___ DATA FOR THIS TASK

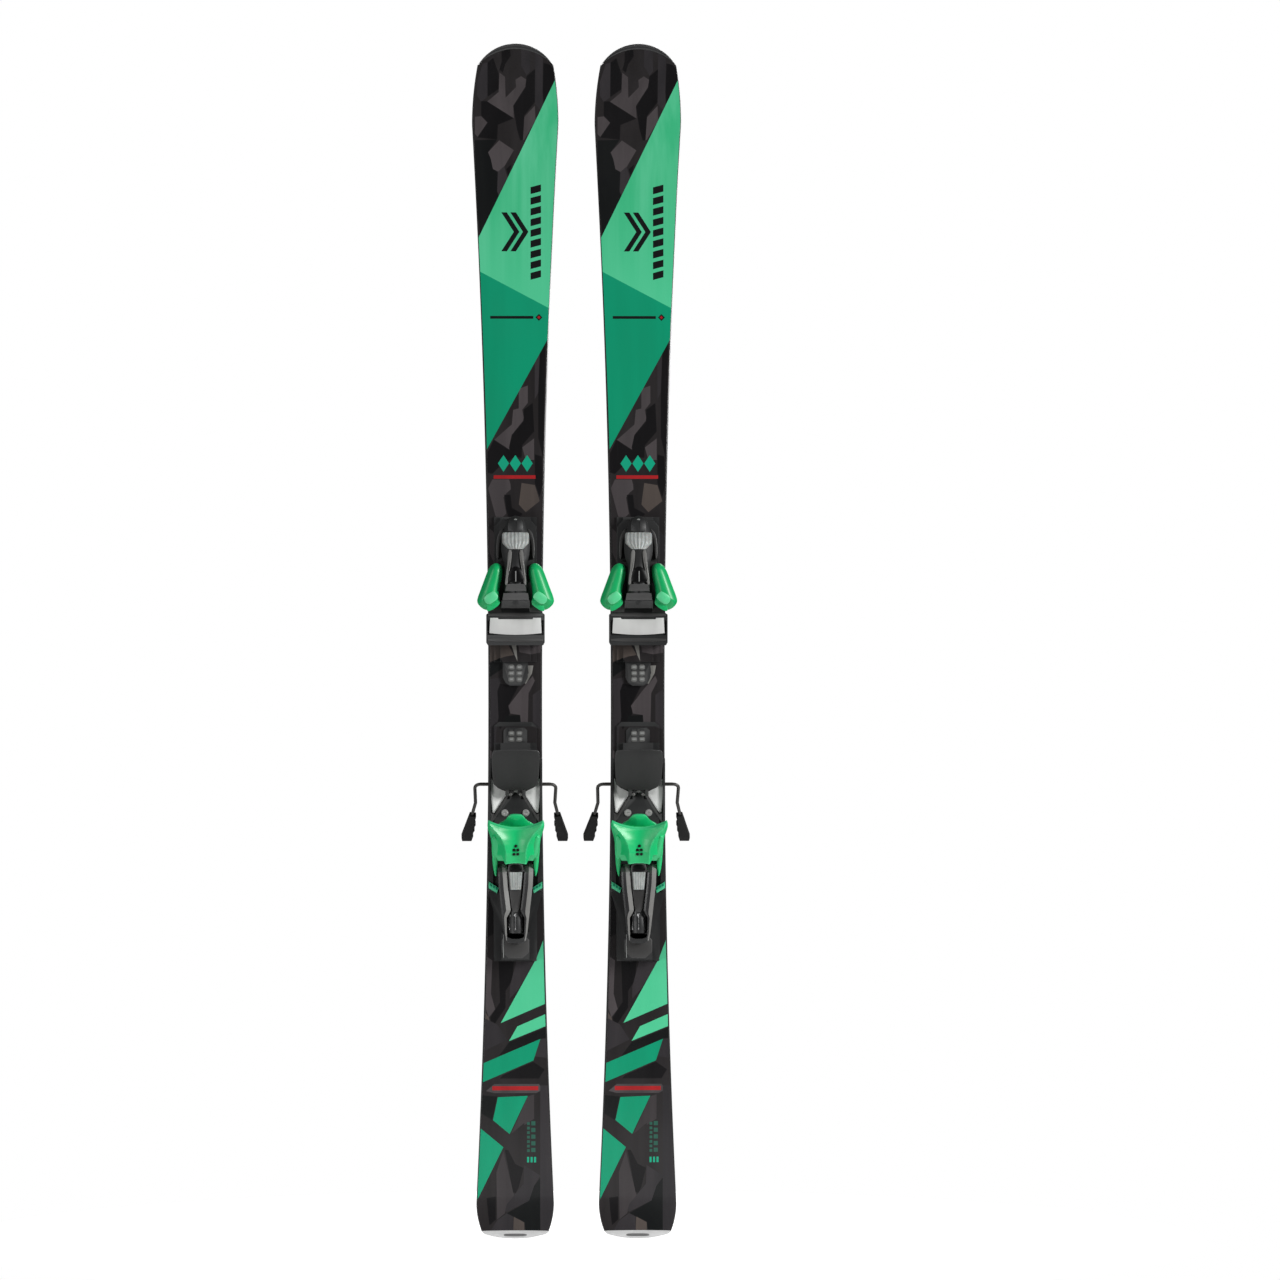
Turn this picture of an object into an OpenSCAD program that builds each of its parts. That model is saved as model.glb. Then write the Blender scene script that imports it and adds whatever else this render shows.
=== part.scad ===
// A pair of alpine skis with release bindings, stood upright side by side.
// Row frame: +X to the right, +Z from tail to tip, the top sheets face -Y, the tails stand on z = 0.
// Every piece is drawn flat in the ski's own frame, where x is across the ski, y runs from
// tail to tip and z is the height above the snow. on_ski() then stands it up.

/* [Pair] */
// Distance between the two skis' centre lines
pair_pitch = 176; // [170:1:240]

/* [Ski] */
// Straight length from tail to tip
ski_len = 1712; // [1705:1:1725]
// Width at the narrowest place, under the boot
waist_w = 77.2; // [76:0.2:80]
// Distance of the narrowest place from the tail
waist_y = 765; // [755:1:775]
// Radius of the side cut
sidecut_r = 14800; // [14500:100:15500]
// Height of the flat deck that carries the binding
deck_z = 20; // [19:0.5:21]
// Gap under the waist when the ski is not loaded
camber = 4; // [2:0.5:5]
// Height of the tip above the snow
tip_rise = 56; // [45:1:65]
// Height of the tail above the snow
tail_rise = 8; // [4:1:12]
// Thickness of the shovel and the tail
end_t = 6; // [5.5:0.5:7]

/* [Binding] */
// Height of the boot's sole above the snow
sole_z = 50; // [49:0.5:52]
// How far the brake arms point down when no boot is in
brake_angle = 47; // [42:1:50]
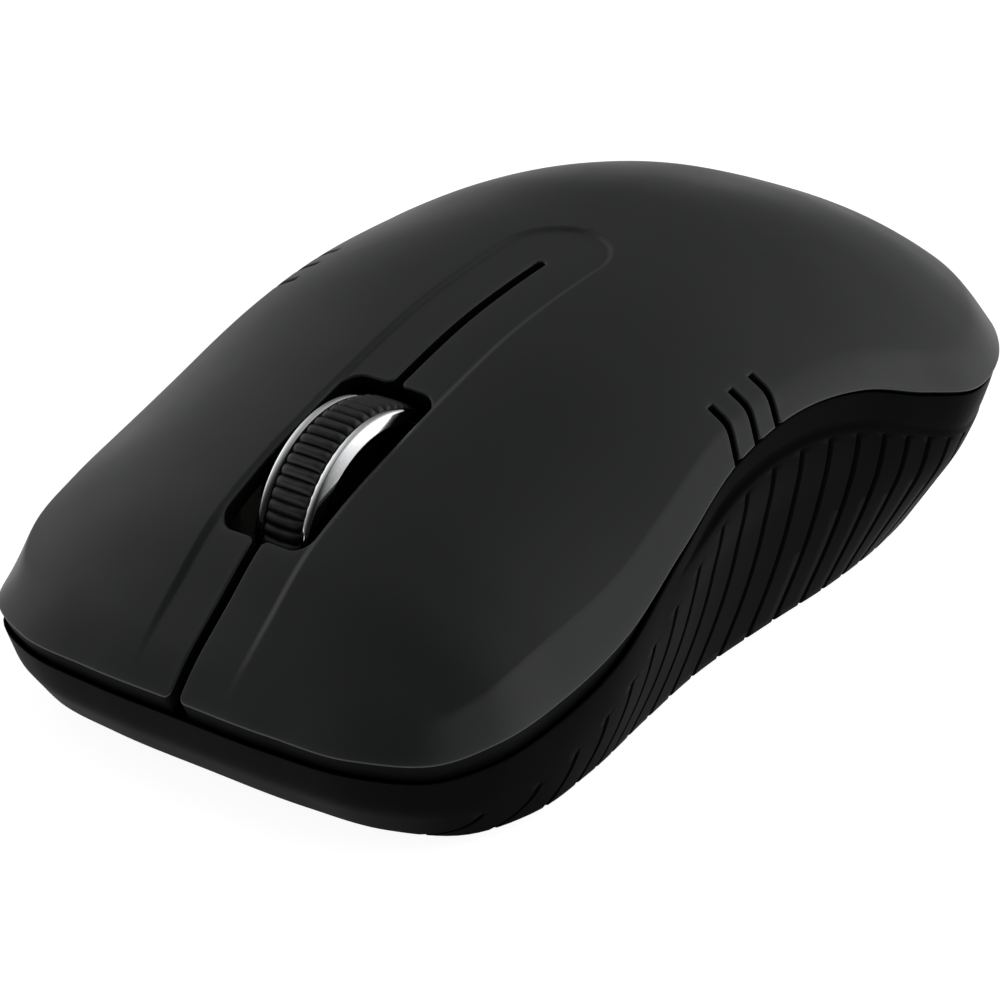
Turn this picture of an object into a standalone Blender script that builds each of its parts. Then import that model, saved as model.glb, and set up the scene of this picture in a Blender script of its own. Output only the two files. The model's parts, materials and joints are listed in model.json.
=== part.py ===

______

» **TASK REQUIREMENTS**: Output all of the data above without any alteration.

» **EXPECTED ANSWER**:
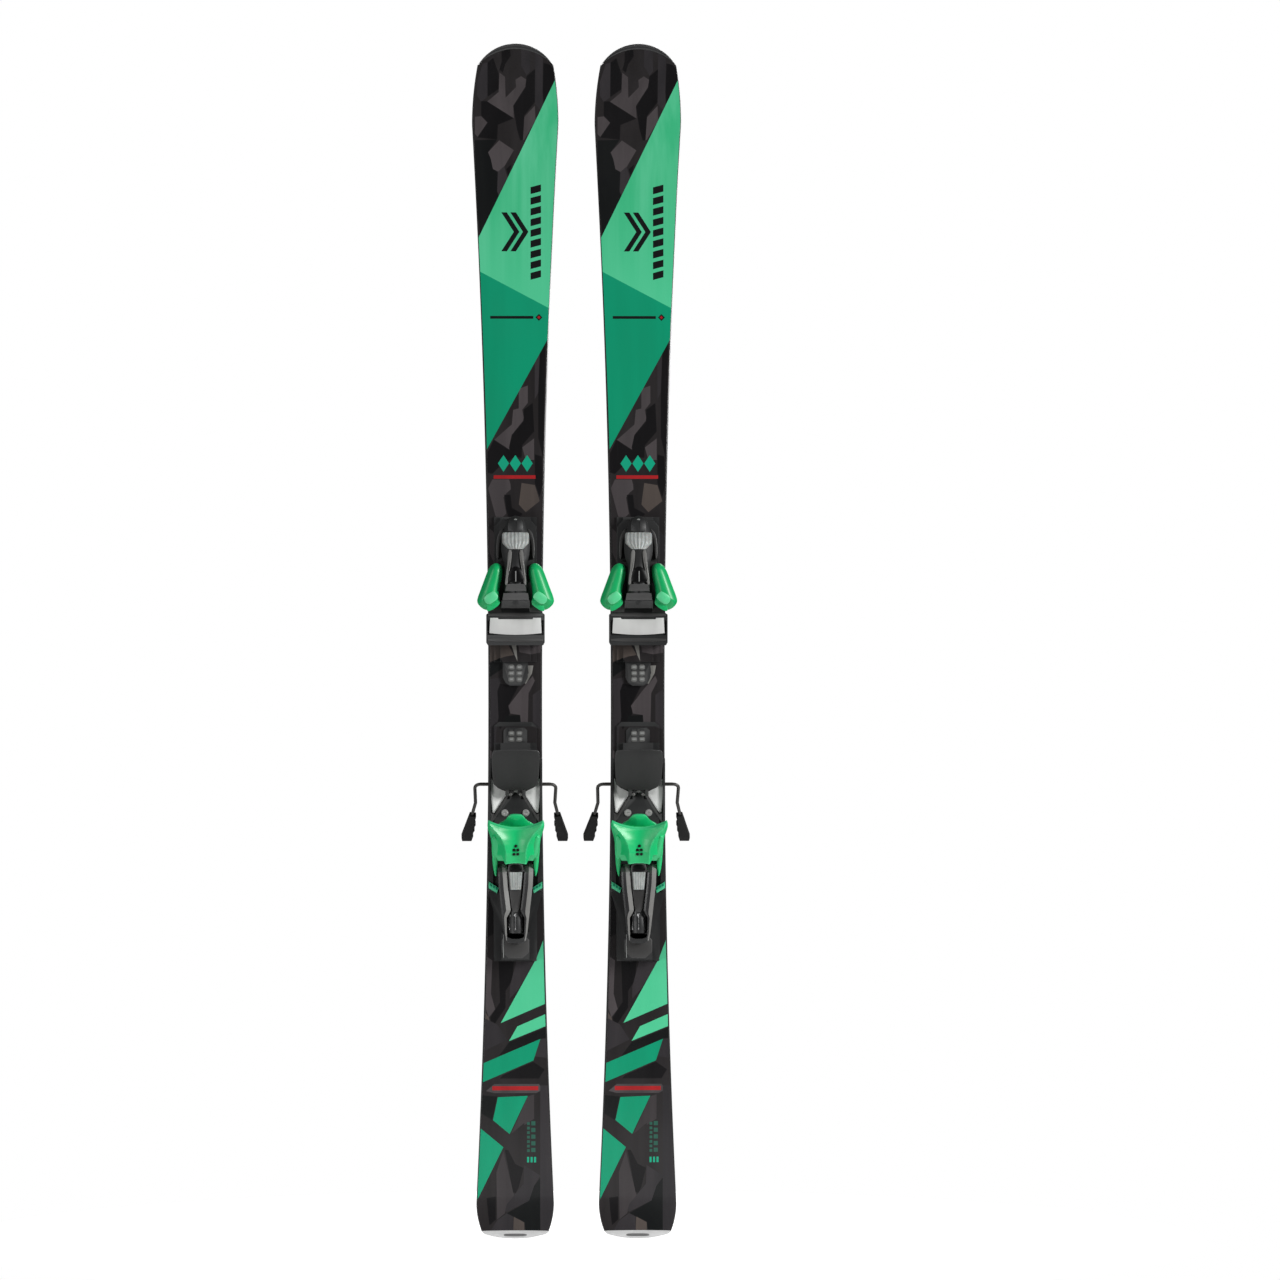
Turn this picture of an object into an OpenSCAD program that builds each of its parts. That model is saved as model.glb. Then write the Blender scene script that imports it and adds whatever else this render shows.
=== part.scad ===
// A pair of alpine skis with release bindings, stood upright side by side.
// Row frame: +X to the right, +Z from tail to tip, the top sheets face -Y, the tails stand on z = 0.
// Every piece is drawn flat in the ski's own frame, where x is across the ski, y runs from
// tail to tip and z is the height above the snow. on_ski() then stands it up.

/* [Pair] */
// Distance between the two skis' centre lines
pair_pitch = 176; // [170:1:240]

/* [Ski] */
// Straight length from tail to tip
ski_len = 1712; // [1705:1:1725]
// Width at the narrowest place, under the boot
waist_w = 77.2; // [76:0.2:80]
// Distance of the narrowest place from the tail
waist_y = 765; // [755:1:775]
// Radius of the side cut
sidecut_r = 14800; // [14500:100:15500]
// Height of the flat deck that carries the binding
deck_z = 20; // [19:0.5:21]
// Gap under the waist when the ski is not loaded
camber = 4; // [2:0.5:5]
// Height of the tip above the snow
tip_rise = 56; // [45:1:65]
// Height of the tail above the snow
tail_rise = 8; // [4:1:12]
// Thickness of the shovel and the tail
end_t = 6; // [5.5:0.5:7]

/* [Binding] */
// Height of the boot's sole above the snow
sole_z = 50; // [49:0.5:52]
// How far the brake arms point down when no boot is in
brake_angle = 47; // [42:1:50]
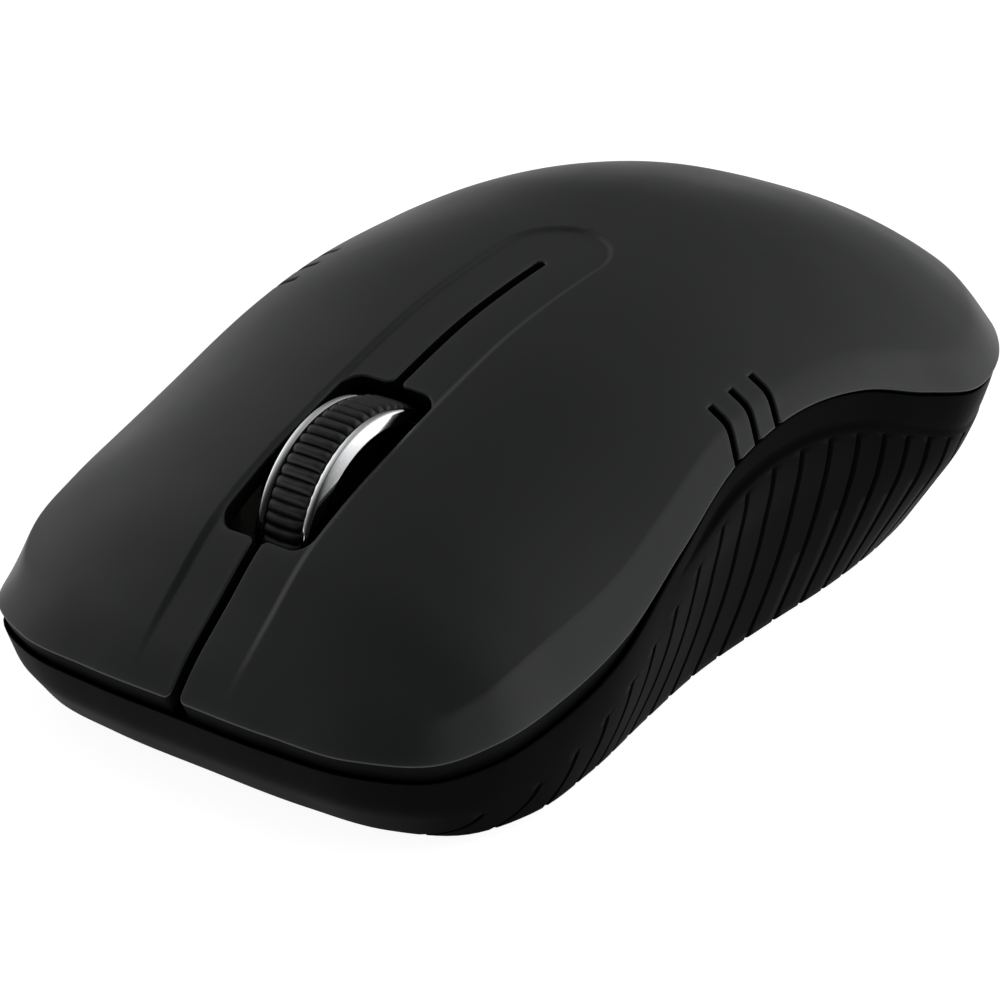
Turn this picture of an object into a standalone Blender script that builds each of its parts. Then import that model, saved as model.glb, and set up the scene of this picture in a Blender script of its own. Output only the two files. The model's parts, materials and joints are listed in model.json.
=== part.py ===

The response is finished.